Copy of a Lost Embroidered Opus Anglicanum Cope of 1316-1334

WAG 6135


The English-embroidered cope may be the one recorded in a 1361 inventory of St Peter's, Rome, as having been a gift to the French Pope John XX11 (reigned 1316-34). The Pope is known to have received several embroidered copes from England as presents, 2 from Edward II and his French wife Queen Isabella in 1317 (the latter now in Pienza), and single copes from Archbishop Reynolds of Canterbury in 1322 and John Hotham, the Bishop of Ely in 1333. The cope represented in the Walker's drawing was altered in Italy around 1600 (possibly 1626, the ?date added below the Nativity scene on the outermost semicrcle) by the addition of a new main orphrey band. The original part of the cope represented in the drawing is very close to the 1361 inventory and to the design of the Pienza Cope, now in the Museo Diocesano, Pienza, Tuscany, which is also recorded there.
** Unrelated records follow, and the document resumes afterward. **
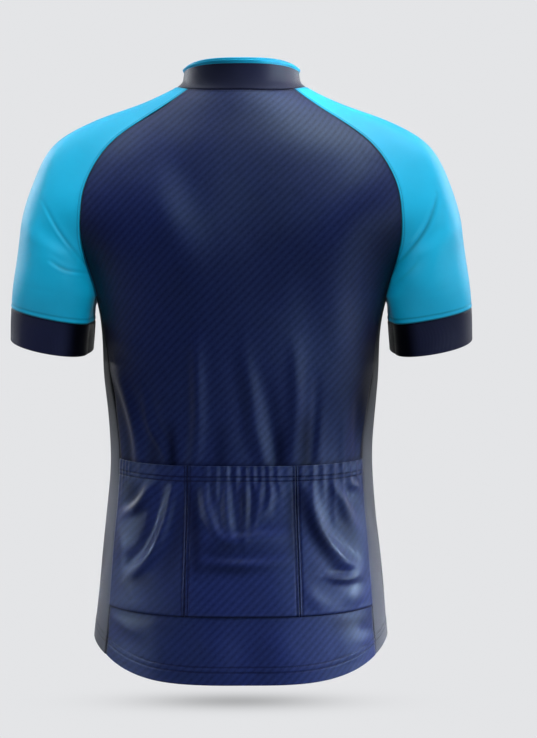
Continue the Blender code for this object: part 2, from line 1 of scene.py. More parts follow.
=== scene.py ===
"""The looks of a short-sleeved cycling jersey: its knits, seams, folds, stitching, zip and studio.

Every piece of cloth is a thin closed shell.  Its middle lies on the same smooth form as its solid:
a stack of rounded rings for the body, arched rows for the sleeves and a small stack of rings for
the collar.  Folds, gathers and seams are then raised or pressed into the shell.  The tables of the
form and its folds, and the measures of seams and stitched lines, are in millimetres.  Points and all
other lengths are in metres.  The back faces -Y.
"""
import functools
import math

import bpy
import bmesh
import numpy as np
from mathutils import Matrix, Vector


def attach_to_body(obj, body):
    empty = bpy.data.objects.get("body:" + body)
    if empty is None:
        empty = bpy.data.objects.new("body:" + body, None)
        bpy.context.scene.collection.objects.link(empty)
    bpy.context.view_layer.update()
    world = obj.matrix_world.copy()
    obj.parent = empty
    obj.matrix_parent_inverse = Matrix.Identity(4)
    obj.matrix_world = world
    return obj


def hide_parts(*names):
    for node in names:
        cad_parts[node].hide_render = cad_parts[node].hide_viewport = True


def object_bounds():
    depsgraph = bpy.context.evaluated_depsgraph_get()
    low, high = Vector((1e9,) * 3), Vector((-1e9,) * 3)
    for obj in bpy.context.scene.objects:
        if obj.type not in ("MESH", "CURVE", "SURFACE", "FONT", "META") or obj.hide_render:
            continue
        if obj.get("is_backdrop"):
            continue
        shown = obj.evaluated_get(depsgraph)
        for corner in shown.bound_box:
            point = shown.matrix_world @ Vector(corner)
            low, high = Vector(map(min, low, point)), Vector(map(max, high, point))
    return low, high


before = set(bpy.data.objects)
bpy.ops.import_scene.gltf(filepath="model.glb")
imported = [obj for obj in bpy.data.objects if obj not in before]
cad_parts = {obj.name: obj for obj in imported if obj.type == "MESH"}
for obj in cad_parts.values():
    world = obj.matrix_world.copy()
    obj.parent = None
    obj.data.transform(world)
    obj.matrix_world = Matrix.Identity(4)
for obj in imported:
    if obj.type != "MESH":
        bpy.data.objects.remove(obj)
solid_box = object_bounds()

MM = 0.001


# The form of the garment

def smooth(pairs):
    """A natural cubic curve through pairs of numbers."""
    x, y = np.array(sorted(pairs), float).T
    step = np.diff(x)
    slope = np.diff(y) / step
    last = len(x) - 1
    system = np.eye(len(x))
    change = np.zeros(len(x))
    for i in range(1, last):
        system[i, i - 1:i + 2] = step[i - 1], 2 * (step[i - 1] + step[i]), step[i]
        change[i] = 6 * (slope[i] - slope[i - 1])
    bend = np.linalg.solve(system, change)

    def curve(at):
        at = np.asarray(at, float)
        i = np.clip(np.searchsorted(x, at) - 1, 0, last - 1)
        gap, after, before = step[i], at - x[i], x[i + 1] - at
        value = (bend[i] * before**3 + bend[i + 1] * after**3) / (6 * gap)
        value = value + (y[i] / gap - bend[i] * gap / 6) * before
        return value + (y[i + 1] / gap - bend[i + 1] * gap / 6) * after

    return curve


def curves(names, table):
    """A smooth curve for each named column of a table, over its first column."""
    return {name: smooth([(row[0], row[i]) for row in table]) for i, name in enumerate(names.split(), 1)}


def values(lines, at):
    return [float(curve(at)) for curve in lines.values()]


NECK_LEVEL, ARMPIT_LEVEL, HEM_LEVEL = 0, -237, -678
POCKET_TOP, POCKET_DEPTH = -432, 170
# Over the level of the ring at the back.
RING = curves("side front half_width back_depth front_depth axis_y square", (
    (-678, -630, -618, 170.5, 121, 108, 2, 2.30),  # hem
    (-602, -587, -570, 167, 119, 108, 1, 2.30),  # foot of the pockets
    (-520, -506, -496, 159, 110, 107, 0, 2.30),
    (-432, -420, -412, 152.5, 98, 106, 0, 2.30),   # waist, and mouth of the pockets
    (-330, -326, -324, 160, 111, 113, 0, 2.30),
    (-237, -237, -246, 170.5, 122, 120, 2, 2.30),  # armpits
    (-223, -222, -234, 176, 123, 120, 2, 2.30),
    (-195, -190, -212, 194, 123.5, 120, 2, 2.30),
    (-152, -143, -180, 222, 120, 116, 2, 2.30),
    (-97, -82, -140, 212, 106, 106, 2, 2.20),
    (-62, -42, -114, 178, 92, 95, 2, 2.15),
    (-32, -14, -92, 128, 77, 84, 3, 2.10),
    (-12, 0, -74, 94, 66, 75, 4, 2.10),
    (0, 8, -62, 75, 58, 67, 5, 2.10),            # neck seam
))
RAGLAN_ANGLE = smooth((
    (-237, 77.5), (-223, 73.7), (-210, 70), (-195, 64.6), (-175, 57.8), (-152, 52.6),
    (-120, 51.2), (-62, 50.9), (-32, 50.6), (-12, 51.8), (0, 53.6),
))
SIDE_ANGLE = smooth((
    (-678, 61.6), (-602, 60.6), (-520, 61.4), (-432, 62.3), (-400, 63.1), (-330, 67.1),
    (-280, 71.6), (-237, 77.5),
))
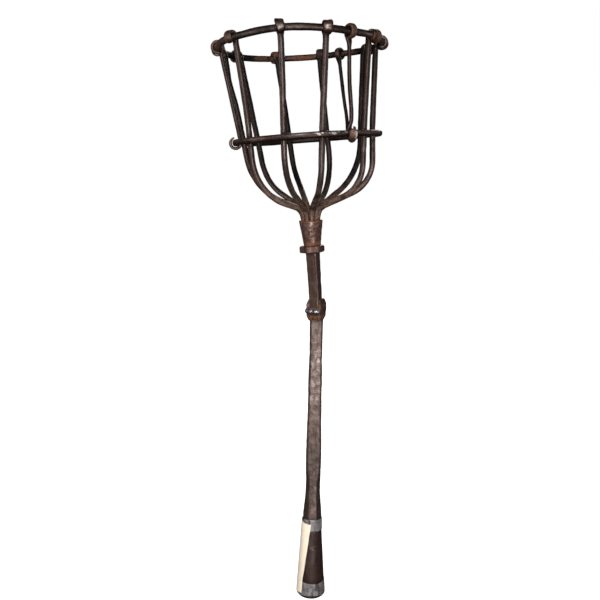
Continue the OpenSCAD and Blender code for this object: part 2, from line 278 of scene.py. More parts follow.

The cope was no longer in St Peter's by 1735. Both Pietro Santi Bartoli and his son Francesco (who worked for John Talman producing copy drawings for the latter's 'paper museum') had access to the Vatican's Secret Sacristy, where precious papal tiaras, mitres and liturgical vestments were stored. For further information see Cristiano Giometti's essay 'John Talman and the Roman Art World' in 'John Talman an early eighteenth-century Connoisseur' edited Cinzia Maria Sicca, (Yale Center for British Art, 2008) pp. 163-164 and Professor Cinzia Maria Sicca's online catalogue of John Talman's collection at For a watercolour drawing of 1722 by the Italian artist Giuseppe Grisoni (1692-1769) showing an idealised portrait of a Pope wearing what appears to be the cope represented in WAG 6135 see British Museum Prints & Drawings BM, 1893, 0411.10.1 Professor Paul Binski dates the cope to about 1310-1320 in an email of 12 September 2013 to the Walker and in an email of 5 February 2014 states that the nearest links as to the origins of the original embroidered cope are London-Norwich work. Without any marks of ownership shown on the drawing it is impossible to tell who the original donor might have been to Pope John XXII. Binski will publish an illustration of WAG 6135 in his forthcoming book on the English Decorated Gothic Style in October 2014, 'Gothic Art' (Yale University Press)'.